_Data block_
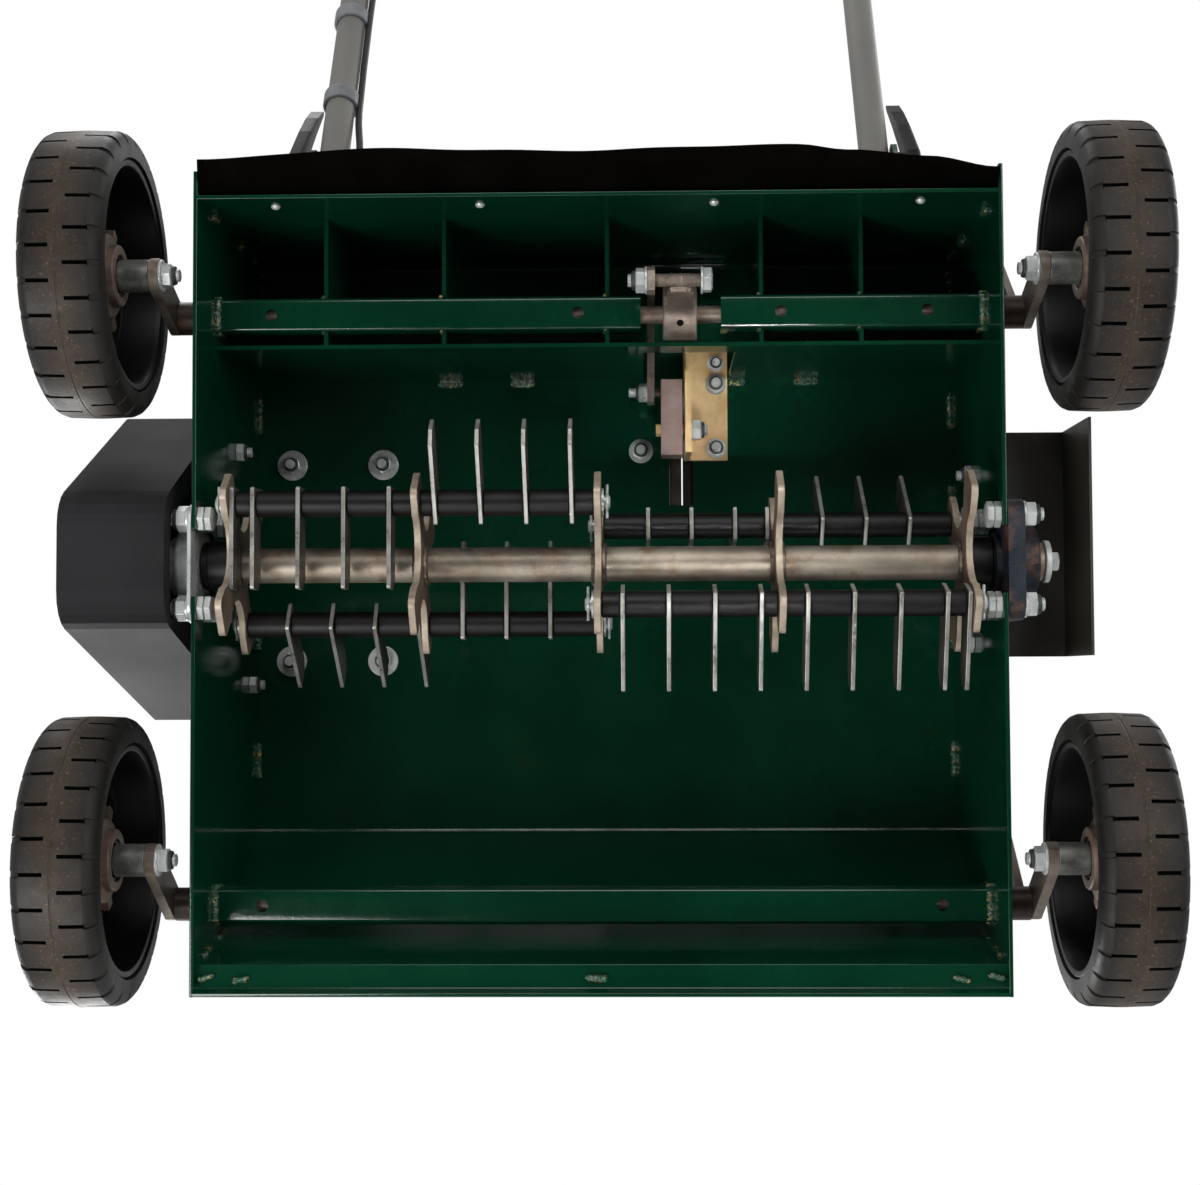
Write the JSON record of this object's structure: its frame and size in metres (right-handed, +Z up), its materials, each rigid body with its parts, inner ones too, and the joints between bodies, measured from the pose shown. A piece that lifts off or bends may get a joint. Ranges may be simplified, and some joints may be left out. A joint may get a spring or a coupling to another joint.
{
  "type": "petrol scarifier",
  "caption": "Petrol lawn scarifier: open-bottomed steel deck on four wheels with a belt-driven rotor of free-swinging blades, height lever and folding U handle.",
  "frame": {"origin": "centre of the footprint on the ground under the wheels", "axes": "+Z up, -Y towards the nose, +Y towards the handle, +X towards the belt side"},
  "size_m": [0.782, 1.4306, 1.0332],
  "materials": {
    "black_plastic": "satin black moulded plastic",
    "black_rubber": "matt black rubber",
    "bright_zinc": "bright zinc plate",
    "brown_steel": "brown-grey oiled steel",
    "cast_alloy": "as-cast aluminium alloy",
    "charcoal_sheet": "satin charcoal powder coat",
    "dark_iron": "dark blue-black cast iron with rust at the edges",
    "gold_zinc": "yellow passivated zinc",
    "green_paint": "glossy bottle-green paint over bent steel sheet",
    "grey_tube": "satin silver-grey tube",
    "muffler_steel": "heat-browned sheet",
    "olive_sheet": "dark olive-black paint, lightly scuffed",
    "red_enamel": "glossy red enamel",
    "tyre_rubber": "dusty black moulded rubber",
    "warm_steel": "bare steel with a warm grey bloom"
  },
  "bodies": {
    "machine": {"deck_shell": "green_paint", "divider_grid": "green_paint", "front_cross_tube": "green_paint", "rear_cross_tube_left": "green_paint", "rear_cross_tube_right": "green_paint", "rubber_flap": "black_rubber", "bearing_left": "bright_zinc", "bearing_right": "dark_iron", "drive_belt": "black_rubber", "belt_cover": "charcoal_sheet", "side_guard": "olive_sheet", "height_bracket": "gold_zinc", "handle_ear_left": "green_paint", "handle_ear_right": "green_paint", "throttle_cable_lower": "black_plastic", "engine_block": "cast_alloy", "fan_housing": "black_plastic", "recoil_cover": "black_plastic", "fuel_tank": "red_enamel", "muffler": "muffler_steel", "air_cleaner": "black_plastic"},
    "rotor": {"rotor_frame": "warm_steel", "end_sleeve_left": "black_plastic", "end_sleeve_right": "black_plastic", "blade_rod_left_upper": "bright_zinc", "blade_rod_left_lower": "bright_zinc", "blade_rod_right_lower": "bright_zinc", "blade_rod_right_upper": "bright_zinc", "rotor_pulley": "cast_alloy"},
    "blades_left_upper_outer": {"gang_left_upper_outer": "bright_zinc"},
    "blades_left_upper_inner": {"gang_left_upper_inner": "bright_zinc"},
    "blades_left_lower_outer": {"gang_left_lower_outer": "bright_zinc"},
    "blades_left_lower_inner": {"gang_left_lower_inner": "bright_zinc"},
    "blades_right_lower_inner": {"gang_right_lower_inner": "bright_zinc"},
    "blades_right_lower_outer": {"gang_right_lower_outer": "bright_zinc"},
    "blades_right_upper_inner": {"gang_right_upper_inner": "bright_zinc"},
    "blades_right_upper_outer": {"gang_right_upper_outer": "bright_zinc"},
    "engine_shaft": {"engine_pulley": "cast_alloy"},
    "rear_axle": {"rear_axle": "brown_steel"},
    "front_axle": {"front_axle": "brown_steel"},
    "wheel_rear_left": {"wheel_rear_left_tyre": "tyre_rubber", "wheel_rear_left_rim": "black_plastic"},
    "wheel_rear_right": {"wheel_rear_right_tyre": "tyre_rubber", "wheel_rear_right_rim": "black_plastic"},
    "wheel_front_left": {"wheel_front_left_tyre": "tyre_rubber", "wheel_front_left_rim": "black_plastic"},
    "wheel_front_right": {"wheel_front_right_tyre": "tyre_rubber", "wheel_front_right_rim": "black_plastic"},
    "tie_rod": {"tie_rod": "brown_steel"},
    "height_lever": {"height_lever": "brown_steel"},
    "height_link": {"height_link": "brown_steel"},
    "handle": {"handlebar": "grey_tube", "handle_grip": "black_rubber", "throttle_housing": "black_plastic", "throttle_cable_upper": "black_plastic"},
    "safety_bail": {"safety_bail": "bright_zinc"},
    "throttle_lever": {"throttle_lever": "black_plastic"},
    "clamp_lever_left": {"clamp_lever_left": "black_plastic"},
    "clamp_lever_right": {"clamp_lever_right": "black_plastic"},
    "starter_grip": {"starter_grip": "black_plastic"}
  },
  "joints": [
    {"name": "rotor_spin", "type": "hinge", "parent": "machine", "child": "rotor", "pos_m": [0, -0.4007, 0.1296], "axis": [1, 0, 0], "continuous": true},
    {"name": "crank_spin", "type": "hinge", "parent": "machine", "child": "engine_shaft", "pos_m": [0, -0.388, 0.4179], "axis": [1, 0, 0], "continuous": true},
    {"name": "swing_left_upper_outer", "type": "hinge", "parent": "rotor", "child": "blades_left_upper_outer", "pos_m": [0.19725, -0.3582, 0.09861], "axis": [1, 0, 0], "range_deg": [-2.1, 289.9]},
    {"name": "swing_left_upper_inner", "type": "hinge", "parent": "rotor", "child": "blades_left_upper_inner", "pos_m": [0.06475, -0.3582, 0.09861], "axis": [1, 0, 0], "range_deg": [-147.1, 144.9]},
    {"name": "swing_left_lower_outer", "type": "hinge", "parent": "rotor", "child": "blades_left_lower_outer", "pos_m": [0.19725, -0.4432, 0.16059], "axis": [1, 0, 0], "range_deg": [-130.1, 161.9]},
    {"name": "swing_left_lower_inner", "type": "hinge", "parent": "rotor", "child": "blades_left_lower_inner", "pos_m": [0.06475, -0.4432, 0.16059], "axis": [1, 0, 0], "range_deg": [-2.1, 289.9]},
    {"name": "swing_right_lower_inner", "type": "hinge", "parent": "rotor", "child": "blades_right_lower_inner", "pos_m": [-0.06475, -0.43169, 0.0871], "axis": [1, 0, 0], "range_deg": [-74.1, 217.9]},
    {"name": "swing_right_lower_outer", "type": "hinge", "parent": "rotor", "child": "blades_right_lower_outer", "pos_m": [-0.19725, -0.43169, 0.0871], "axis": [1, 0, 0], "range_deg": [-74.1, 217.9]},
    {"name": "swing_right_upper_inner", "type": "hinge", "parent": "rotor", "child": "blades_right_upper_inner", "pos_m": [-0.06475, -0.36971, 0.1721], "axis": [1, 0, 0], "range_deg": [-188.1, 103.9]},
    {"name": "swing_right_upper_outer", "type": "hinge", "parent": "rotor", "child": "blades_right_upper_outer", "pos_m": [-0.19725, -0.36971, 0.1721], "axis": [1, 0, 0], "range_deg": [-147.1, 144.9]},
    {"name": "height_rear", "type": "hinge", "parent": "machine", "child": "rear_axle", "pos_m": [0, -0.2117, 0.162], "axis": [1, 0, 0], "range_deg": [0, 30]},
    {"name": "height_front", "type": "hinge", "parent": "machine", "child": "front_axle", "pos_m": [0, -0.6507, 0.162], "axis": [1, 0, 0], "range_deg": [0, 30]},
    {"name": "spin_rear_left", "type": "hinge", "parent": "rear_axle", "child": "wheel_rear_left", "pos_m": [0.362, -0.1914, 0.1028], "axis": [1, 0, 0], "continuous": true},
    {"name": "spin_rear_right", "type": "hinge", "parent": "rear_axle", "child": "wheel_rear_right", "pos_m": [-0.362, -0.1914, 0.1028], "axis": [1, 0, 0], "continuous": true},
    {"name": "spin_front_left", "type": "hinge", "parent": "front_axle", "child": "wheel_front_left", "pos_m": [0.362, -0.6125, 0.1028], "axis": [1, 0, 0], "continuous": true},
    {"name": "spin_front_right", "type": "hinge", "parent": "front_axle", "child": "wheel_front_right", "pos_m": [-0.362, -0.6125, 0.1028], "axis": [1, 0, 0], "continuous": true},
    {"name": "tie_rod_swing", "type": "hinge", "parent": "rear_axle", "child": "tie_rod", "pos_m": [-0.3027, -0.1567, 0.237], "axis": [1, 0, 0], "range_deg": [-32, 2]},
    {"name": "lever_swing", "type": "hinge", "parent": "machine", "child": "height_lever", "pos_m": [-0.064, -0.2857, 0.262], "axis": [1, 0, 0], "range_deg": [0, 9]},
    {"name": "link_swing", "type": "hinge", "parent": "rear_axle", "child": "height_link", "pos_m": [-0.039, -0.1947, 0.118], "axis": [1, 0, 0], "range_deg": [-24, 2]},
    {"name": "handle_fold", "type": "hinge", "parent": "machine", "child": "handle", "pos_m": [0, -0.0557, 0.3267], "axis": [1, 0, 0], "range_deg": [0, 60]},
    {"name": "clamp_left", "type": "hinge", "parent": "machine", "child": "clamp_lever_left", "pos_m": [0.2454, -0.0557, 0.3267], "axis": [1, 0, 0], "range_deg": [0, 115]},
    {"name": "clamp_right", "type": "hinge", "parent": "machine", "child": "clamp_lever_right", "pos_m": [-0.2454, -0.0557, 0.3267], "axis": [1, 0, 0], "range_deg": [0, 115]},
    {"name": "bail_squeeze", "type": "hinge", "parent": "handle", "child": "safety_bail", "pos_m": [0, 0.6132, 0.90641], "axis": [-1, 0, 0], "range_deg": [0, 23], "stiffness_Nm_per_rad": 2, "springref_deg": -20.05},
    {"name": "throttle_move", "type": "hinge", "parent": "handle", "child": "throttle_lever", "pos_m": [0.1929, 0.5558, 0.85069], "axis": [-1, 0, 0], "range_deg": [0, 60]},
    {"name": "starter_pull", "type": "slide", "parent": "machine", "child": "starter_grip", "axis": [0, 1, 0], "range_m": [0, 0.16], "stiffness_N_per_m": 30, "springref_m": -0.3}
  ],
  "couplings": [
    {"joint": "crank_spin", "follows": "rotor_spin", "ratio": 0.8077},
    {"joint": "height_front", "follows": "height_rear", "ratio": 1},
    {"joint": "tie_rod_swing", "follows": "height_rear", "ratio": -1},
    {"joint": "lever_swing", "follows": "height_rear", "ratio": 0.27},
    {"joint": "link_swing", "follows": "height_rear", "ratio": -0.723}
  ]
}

_What the exercise asks_
Filter lines by "joints" and return each hit.

_Answer for the task_
Write the JSON record of this object's structure: its frame and size in metres (right-handed, +Z up), its materials, each rigid body with its parts, inner ones too, and the joints between bodies, measured from the pose shown. A piece that lifts off or bends may get a joint. Ranges may be simplified, and some joints may be left out. A joint may get a spring or a coupling to another joint.
  "joints": [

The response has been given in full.